→ Given problem
State the number of lines that contain "picture", with no other text.

→ Entries provided
+++++
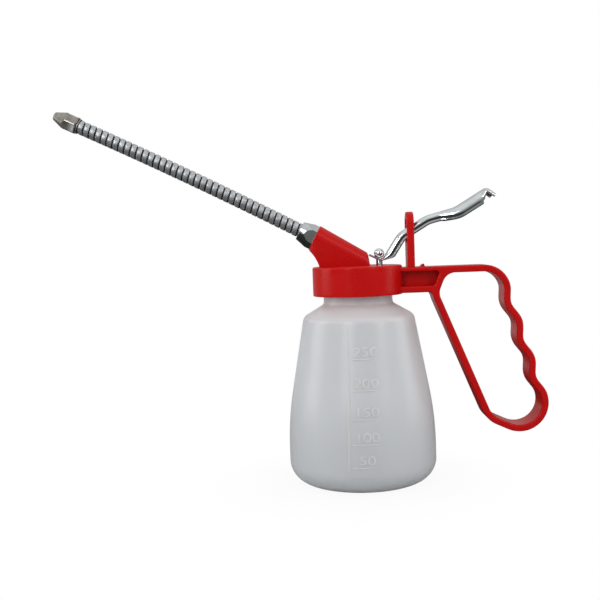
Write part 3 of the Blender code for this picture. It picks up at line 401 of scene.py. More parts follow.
+++++
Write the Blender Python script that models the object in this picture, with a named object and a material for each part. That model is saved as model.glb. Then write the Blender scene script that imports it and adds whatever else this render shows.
+++++
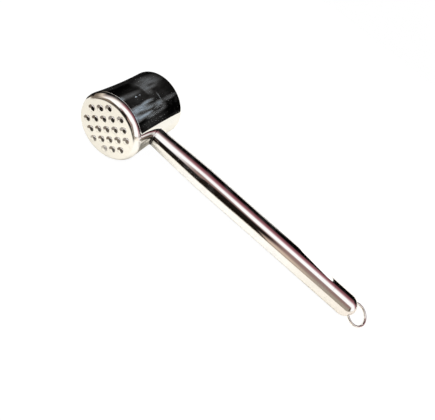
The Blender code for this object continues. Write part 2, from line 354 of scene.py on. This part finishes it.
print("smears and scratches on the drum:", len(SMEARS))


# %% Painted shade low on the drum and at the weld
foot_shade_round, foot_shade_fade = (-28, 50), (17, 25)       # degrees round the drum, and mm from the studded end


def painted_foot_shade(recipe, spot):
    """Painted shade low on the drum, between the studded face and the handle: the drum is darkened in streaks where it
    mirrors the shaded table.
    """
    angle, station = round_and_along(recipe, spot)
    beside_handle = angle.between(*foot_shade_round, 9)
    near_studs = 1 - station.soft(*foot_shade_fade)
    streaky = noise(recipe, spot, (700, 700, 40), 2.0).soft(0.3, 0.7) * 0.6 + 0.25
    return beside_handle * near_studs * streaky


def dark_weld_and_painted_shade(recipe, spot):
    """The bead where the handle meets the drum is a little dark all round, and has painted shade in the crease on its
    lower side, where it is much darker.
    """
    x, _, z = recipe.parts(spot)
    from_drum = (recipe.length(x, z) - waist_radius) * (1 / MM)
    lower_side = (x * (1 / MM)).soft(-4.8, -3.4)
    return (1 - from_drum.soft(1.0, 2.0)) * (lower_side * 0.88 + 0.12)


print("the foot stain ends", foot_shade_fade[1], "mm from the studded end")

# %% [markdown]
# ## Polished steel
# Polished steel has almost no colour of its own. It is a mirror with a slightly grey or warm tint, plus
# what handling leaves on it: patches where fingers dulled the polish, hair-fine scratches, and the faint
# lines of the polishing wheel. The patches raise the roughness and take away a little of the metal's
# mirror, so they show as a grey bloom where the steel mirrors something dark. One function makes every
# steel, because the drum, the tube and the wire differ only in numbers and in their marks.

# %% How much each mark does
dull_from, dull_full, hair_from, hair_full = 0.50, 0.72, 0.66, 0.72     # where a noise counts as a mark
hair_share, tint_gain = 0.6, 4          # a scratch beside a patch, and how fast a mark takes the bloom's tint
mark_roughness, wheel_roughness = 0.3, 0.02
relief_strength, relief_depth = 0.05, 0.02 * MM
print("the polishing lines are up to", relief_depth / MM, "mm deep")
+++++
→ Written response
2